The Telegraph has introduced guarantees around campaign awareness, propensity to purchase and advocacy for its commercial content campaigns with the hope they will drive longer, more strategic partnerships with clients.
By drawing on data from thousands of campaigns and their pre- and post-analyses over the last seven years, The Telegraph has set benchmarks that will inform how well campaigns should perform against brand uplift measures across categories. For instance, the publisher could set the benchmark that a dozen articles on travel content should increase the propensity to purchase for an airline brand by a certain percentage. If post-campaign research shows the content hasn’t lived up to those expectations, then the client gets the media value. Rather than charging extra, this is included in the service price.
“If you control the content and the distribution of that content, then you are the only one responsible for how much impact it has on the brand,” said Matt Cory, managing director at The Telegraph’s commercial content division, Spark. “This is more like the old full-service agencies: media and creative agency rolled into one.”

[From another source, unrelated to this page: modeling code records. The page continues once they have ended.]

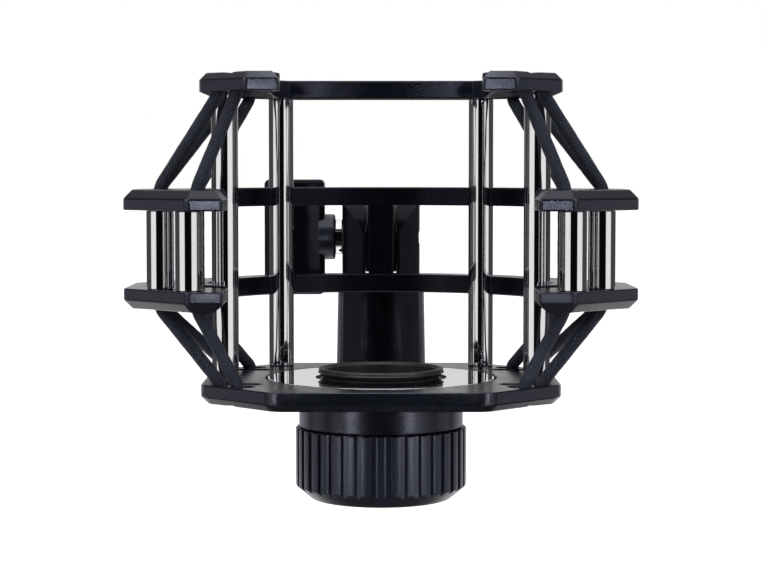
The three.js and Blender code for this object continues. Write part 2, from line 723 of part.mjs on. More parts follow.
// A closed run through given points, stepped from point to point.
class ClosedRun extends THREE.Curve {
  constructor(points) {
    super();
    this.points = points;
  }

  at(index) {
    const count = this.points.length;
    return this.points[((index % count) + count) % count];
  }

  getPointAt(u, target = new THREE.Vector3()) {
    return target.copy(this.at(Math.round(u * this.points.length)));
  }

  getTangentAt(u, target = new THREE.Vector3()) {
    const index = Math.round(u * this.points.length);
    const before = this.at(index).clone().sub(this.at(index - 1)).normalize();
    const after = this.at(index + 1).clone().sub(this.at(index)).normalize();
    return target.copy(before.add(after).normalize());
  }
}

// Rounds each corner of a closed run by the given radius along its two sides.
function rounded(corners, steps) {
  const points = [];
  corners.forEach(({ at, trim }, index) => {
    const previous = corners[(index + corners.length - 1) % corners.length].at;
    const next = corners[(index + 1) % corners.length].at;
    const start = at.clone().lerp(previous, trim / at.distanceTo(previous));
    const end = at.clone().lerp(next, trim / at.distanceTo(next));
    const bend = new THREE.QuadraticBezierCurve3(start, at, end);
    points.push(...bend.getPoints(steps));
  });
  return points;
}

// One loop: over the top frame's bridge, down through both rings and round the base plate's bridge.
function cordLoop(sx, sy, holes) {
  const strandA = point(sx * SLOT_A.strand, sy * SLOT_A.y);
  const strandB = point(sx * SLOT_B.strand, sy * SLOT_B.y);
  const outer = point(sx * holes.outer.x, holes.outer.y);
  const inner = point(sx * holes.inner.x, holes.inner.y);
  const bend = CORD_RADIUS + CORD_SINK;
  const clear = 1.1; // straight run past a face before the cord turns
  const bridgeTrim = 1.7;
  const faceTrim = 1;
  const corner = (p, z, trim) => ({ at: new THREE.Vector3(p.x, p.y, z), trim });
  const corners = [
    corner(strandB, TOP_HIGH - bend, bridgeTrim),
    corner(strandA, TOP_HIGH - bend, bridgeTrim),
    corner(strandA, TOP_LOW - clear, faceTrim),
    corner(outer, UPPER_HIGH + clear, faceTrim),
    corner(outer, LOWER_LOW - clear, faceTrim),
    corner(strandA, clear, faceTrim),
    corner(strandA, PLATE_LOW + bend, bridgeTrim),
    corner(strandB, PLATE_LOW + bend, bridgeTrim),
    corner(strandB, clear, faceTrim),
    corner(inner, LOWER_LOW - clear, faceTrim),
    corner(inner, UPPER_HIGH + clear, faceTrim),
    corner(strandB, TOP_LOW - clear, faceTrim),
  ];
  const points = rounded(corners, 3);
  return new THREE.TubeGeometry(new ClosedRun(points), points.length, CORD_RADIUS, 6, true);
}

function buildCords() {
  for (const corner of CORNERS) {
    const holes = corner.sy < 0 ? CORD_HOLES.front : CORD_HOLES.rear;
    const tube = cordLoop(corner.sx, corner.sy, holes);
    add(`cord_${corner.name}`, toGeometry(toSolid(tube)), 'cord');
  }
}

// ---------------------------------------------------------------- assembly

buildBasePlate();
buildTopFrame();
buildCageRods();
buildMicrophoneSeat();
buildNeck();
buildKnob();
buildRing('upper_ring', UPPER_LOW, UPPER_HIGH, 1);
buildRing('lower_ring', LOWER_LOW, LOWER_HIGH, -1);
buildPillars();
buildTongue();
buildPost();
buildAdapter();
buildClamp();
buildCords();

// The bounding box runs from the base plate's front face to the post's back.
const BOX_MIDDLE_Y = (-PLATE.halfDepth + PIVOT.y + POST.bottomRadius) / 2;
model.position.set(0, -BOX_MIDDLE_Y, -KNOB_FOOT.bottom);

export default model;
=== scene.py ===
import json
import math

import bmesh
import bpy
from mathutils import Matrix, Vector
from mathutils.geometry import delaunay_2d_cdt

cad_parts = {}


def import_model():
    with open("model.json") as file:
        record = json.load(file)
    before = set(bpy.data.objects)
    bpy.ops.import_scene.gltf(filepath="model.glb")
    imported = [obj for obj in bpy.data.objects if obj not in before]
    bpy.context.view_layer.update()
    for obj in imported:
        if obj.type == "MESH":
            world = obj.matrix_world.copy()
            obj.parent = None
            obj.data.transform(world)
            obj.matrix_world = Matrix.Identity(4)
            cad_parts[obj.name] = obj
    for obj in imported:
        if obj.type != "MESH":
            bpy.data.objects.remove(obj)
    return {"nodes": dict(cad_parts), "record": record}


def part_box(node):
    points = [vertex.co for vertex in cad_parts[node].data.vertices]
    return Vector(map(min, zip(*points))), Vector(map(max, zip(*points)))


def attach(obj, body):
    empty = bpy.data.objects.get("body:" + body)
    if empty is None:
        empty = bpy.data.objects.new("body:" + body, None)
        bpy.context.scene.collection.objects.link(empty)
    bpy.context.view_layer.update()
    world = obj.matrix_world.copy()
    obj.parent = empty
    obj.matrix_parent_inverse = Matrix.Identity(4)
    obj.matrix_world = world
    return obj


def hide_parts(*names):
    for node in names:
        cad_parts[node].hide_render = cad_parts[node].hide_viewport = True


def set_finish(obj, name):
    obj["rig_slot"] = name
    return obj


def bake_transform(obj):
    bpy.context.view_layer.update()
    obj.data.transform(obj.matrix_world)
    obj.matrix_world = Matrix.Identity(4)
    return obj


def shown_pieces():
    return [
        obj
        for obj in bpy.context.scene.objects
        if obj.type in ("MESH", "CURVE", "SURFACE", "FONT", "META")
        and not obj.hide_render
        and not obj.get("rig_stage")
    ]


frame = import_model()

SCENE = bpy.context.scene
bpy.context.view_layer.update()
BODY_OF = {node: body for body, nodes in frame["record"]["behaviour"]["bodies"].items() for node in nodes}
MM = 0.001

disc_low, disc_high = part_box("trim_disc")
ORIGIN = Vector(((disc_low.x + disc_high.x) / 2, (disc_low.y + disc_high.y) / 2, disc_high.z))


def local_box(node):
    """A CAD node's box in millimetres from the drawing origin."""
    low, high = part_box(node)
    return (low - ORIGIN) / MM, (high - ORIGIN) / MM


def middle(node):
    low, high = local_box(node)
    return (low + high) / 2


# ---------------- sizes, some read from the CAD boxes and the rest given as numbers

PLATE_LOW = local_box("base_plate")[0].z
TOP_LOW, TOP_HIGH = (corner.z for corner in local_box("top_frame"))
LOWER_LOW, LOWER_HIGH = (corner.z for corner in local_box("lower_ring"))
UPPER_LOW, UPPER_HIGH = (corner.z for corner in local_box("upper_ring"))
RING_MIDDLE = (LOWER_HIGH + UPPER_LOW) / 2
ROD_RADIUS = (local_box("cage_rod_front_left")[1].x - local_box("cage_rod_front_left")[0].x) / 2
KNOB_FOOT = local_box("retaining_knob")[0].z
PIVOT_Y = middle("clamp_bolt").y
PIVOT_Z = middle("clamp_bolt").z
PLATE = {"half_width": 39.1, "half_depth": 33.0, "on_corner": 55.8, "corner_y": 16.7}
TOP = {"front": -27.1, "gap": 21.4, "side": 24.2, "rear": 21.6}
PAD = {"gap": 32.9, "front": -32.3, "face_end": 40.5, "half": 55.5, "side_start": -17.3, "side_end": 4.0}
ARC = {"y": 2.0, "inner": 39.3, "outer": 46.5}
DISC = {"outer": 25.4, "inner": 14.6, "thickness": 1.2, "gap": 0.35}
BORE = 12.7
SEAL = {"inner": 12.4, "waist": 13.0, "lip": 14.1}
NECK = {"pocket": 15.8, "flange": 14.8, "thickness": 2}
KNOB = {"top": -11.2, "cone_top": -24.1, "land": 19.1, "groove": 18.35, "foot": 15.6, "bore": 12.5,
        "spigot": 14.6, "spigot_top": -5.0, "clip_top": -7.4, "clip_low": -8.6, "clip_floor": 13.7}
RIBS = 36
POST = {"top_radius": 10.95, "bottom_radius": 11.5, "shoulder": 16.0, "socket": 8.0, "socket_depth": 18}
EAR = {"inner": 3.95, "outer": 9.8, "radius": 10.0}
TONGUE_ROOM = {"radius": 9.5, "below": 3.0}
NUT_POCKET = {"corner": 5.89, "floor": 6.1}
BOLT_RADIUS = 2.95
BOLT_HOLE = 3.1
COLLAR = {"radius": 5.8, "from": -14.35, "lap": 1.5}
WING_HALF_THICKNESS = 4
ADAPTER = {"outer": 7.9, "outer_pitch": 0.94, "inner": 4.8, "inner_pitch": 1.59, "slot_depth": 1.5}
SLOT_HALF = 1.7
STRAND_A = Vector((34.8, 15.9))
STRAND_B = Vector((30.6, 21.1))
CORD_RADIUS = 1.4
BRAID_STRANDS = 14.0
FLARE = 0.55
CORD_HOLES = {
    "front": (Vector((48.2, -12.0)), Vector((39.3, -20.5))),
    "rear": (Vector((49.0, -2.6)), Vector((40.6, -2.6))),
}
CORNERS = [("front_left", -1, -1), ("front_right", 1, -1), ("rear_left", -1, 1), ("rear_right", 1, 1)]

# ---------------- node helpers


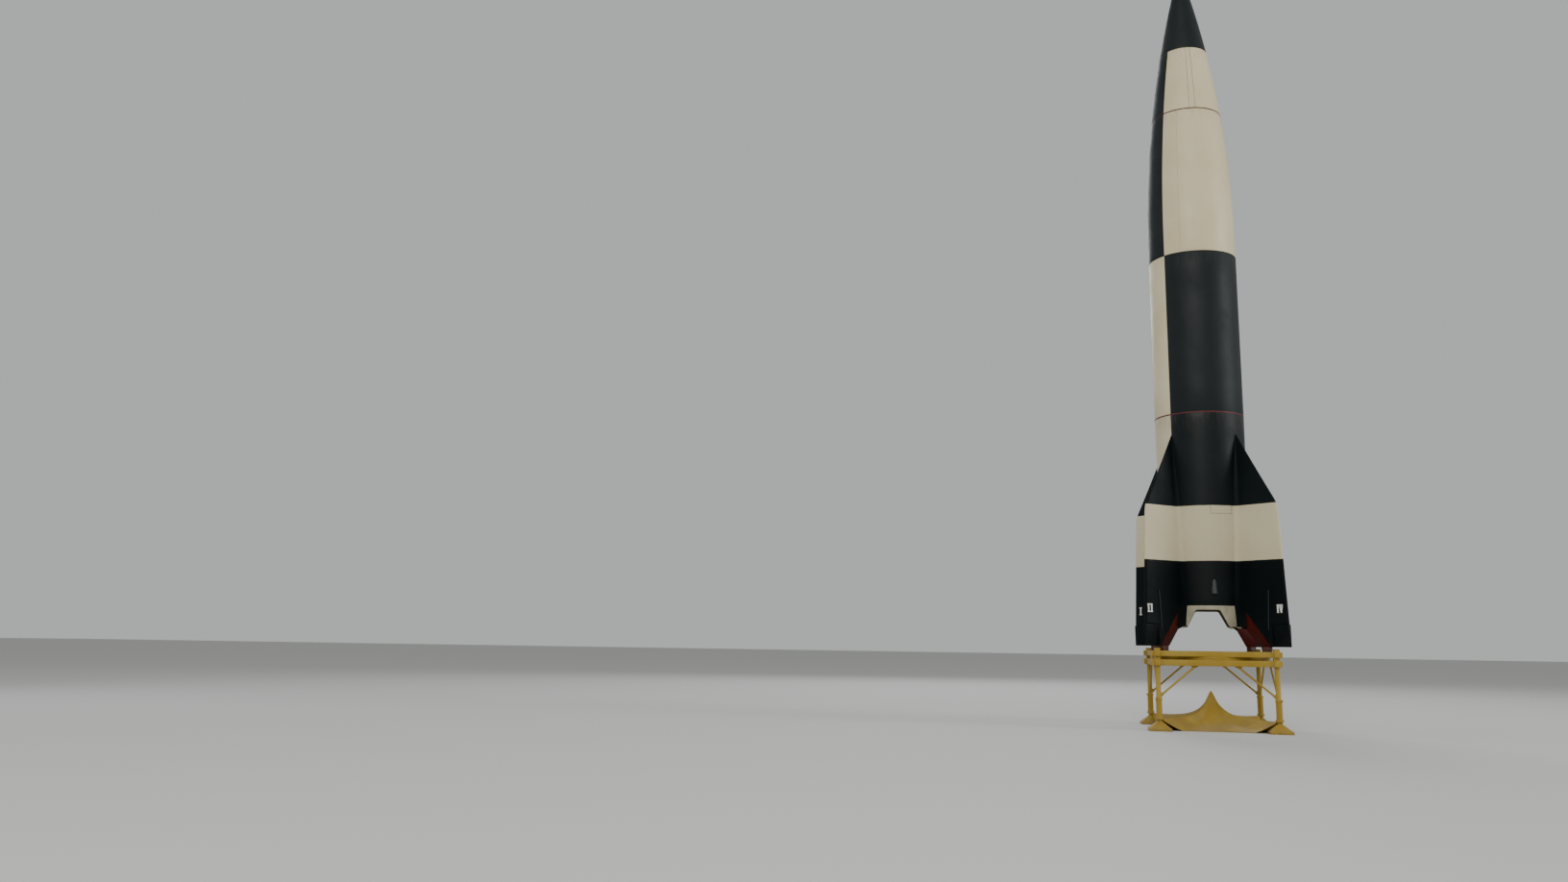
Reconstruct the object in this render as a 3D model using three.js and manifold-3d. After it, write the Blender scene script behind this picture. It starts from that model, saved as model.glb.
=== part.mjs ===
// A tall single-stage liquid-fuel rocket with four fins, standing on its steel launch stand.
// Millimetres, +Z up. The origin is on the ground under the middle of the stand.
// The stand is square to X and Y, and the fins lie on its diagonals.
import * as THREE from "three";
import { mergeVertices } from "three/addons/utils/BufferGeometryUtils.js";
import Module from "manifold-3d";

const wasm = await Module();
wasm.setup();

// Driving sizes of the rocket. Heights named Z_ are above the fins' feet.
const STAND_TOP = 1530;
const Z_TIP = 14036;
const Z_FUZE = 13850;
const Z_NOSE = 12026;
const Z_INSTRUMENTS = 10616;
const Z_CENTRE = 7593;
const Z_TAIL = 4401;
const Z_OGIVE = 8000;
const Z_BULKHEAD = 4250;
const Z_ENGINE = 2450;
const Z_SKIRT_TOP = 750;
const Z_SKIRT_BOTTOM = 365;
const BODY_RADIUS = 825.5;
const TAIL_END_RADIUS = 705;
const SKIRT_END_RADIUS = 699;
const TAIL_WALL = 25;
const SKIRT_WALL = 15;
const NOTCH_TOP_Z = 672;
const NOTCH_TOP_HALF = 212;
const NOTCH_LOW_HALF = 380;
const ROUND = 64;
// The notches lie one step of the round off the middle between two fins.
const NOTCH_TURN = -360 / ROUND;
const GAP = 0.3;

// The four corners carry the fins, rudders, legs and feet, numbered as the fins are.
const CORNERS = [
  { number: 1, azimuth: 45 },
  { number: 2, azimuth: 135 },
  { number: 3, azimuth: 225 },
  { number: 4, azimuth: 315 },
];
const SIDES = [
  { side: "front", turn: 0 },
  { side: "right", turn: 90 },
  { side: "back", turn: 180 },
  { side: "left", turn: 270 },
];

// Fins: radius along the diagonal, height above the fins' feet.
const FIN_APEX_Z = 3990;
const FIN_SHOULDER_Z = 2615;
const FIN_BAND_Z = 1578;
const FIN_BAND_R = 1702;
const FIN_FOOT_R = 1780;
const TRAILING_TOP = [919, 620];
const TRAILING_OUT = [1395, 0];
const TRAILING_IN = [1120, 0];
const TRAILING_HEEL = [868, 310];
const TRAILING_STEP = [900, 360];
const TRAILING_EDGE = 10;
const DRIVE_COVER_LOW = [1365, 300];
const DRIVE_COVER_HIGH = [1405, 1030];
const DRIVE_COVER_WIDTH = 24;
const DRIVE_COVER_HALF = 62;

// Air rudders in the fins' outer lower corners.
const RUDDER_R = 1440;
const RUDDER_GAP = 7;
const RUDDER_TOP_Z = 420;
const RUDDER_AXIS_Z = 368;
const RUDDER_SHAFT = 12;
const RUDDER_SHAFT_LENGTH = 90;
const SHAFT_SIDES = 16;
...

Most campaigns Spark runs last for 12 weeks. With guarantees, Cory hopes to extend flight time, bring in new business and book more repeat business. In the last four years, since Spark introduced post-campaign analysis and live campaign reporting on media metrics like dwell time and unique users, the growth in the number of clients booking again with Spark has increased by roughly 40 percent, although Cory was unable to give out exact numbers.
Spark has offered guarantees since July 1, but it’s too early to judge how much new business they’re bringing in — it could take six weeks before the company books a new campaign. It is one value add that will make Spark stand out against competitors.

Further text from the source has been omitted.